Cheguei a pensar que essa infância, adolescência gastronômica pudessem não colaborar muito para as coisas que faço hoje, por sorte a gente fala aqui e ali e pode, se quiser se deixar ser tocado pelo que ouve. Uma amiga psicanalista me disse que eu era pervertido há anos atrás, que gostava de tirar as coisas do lugar, e gosto. A Cristiane, que alimentou a familia do 10 aos 25 anos, cozinhando todos os dias, me chama de sapeca. As conversas de segunda-feira agora com o Baena, o cozinheiro lá de cima, e ontem com André Magalhães, o conhecido/amigo novo, que cozinha e compreende muito bem. Luísa me ouvindo por umas pequenas horas enquanto eu reflexionava sobre frutas. Ao menos por hora me alento muito bem misturando essas coisas todas vindas destas pessoas. Clarezas, confusões, mas tenho certeza que sobretudo, disposição prá fazer as coisas de maneira mais alegre, com informação, mas não sisuda, sapeca, moleque, mesmo. A barriga tem que estar no fogão prá se acertar o ponto das coisas, mas a cho que a cabeça e o peito têm que voar e andar por `ita-mares` navegados ou não!
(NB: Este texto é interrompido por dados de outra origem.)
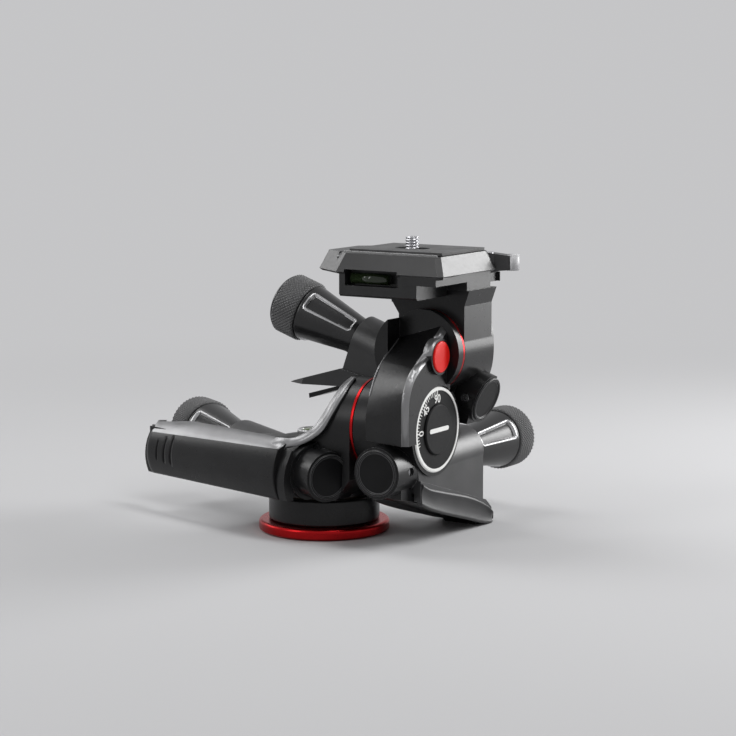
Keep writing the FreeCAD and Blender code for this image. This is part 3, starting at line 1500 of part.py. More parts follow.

Numa conversa com a Cristianne, em dado momento ela me pergunta "onde você quer chegar Ivan?" Eu olho e num lampejo ela mesmo diz "você só está construindo, não?" Dou um sorriso maroto e concinto com a cabeça.
Acho realmente que existe essa possibilidade da comida sapeca/moleque, como quando éramos criança e explicávamos coisas como bem queríamos, certas ou não, mas elas tinham um porquê.Crescidos, podemos pensar um tiquinho mais e ir atrás do sorriso largo, da risada, da gargalhada solta, atrás de alimentar com felicidade.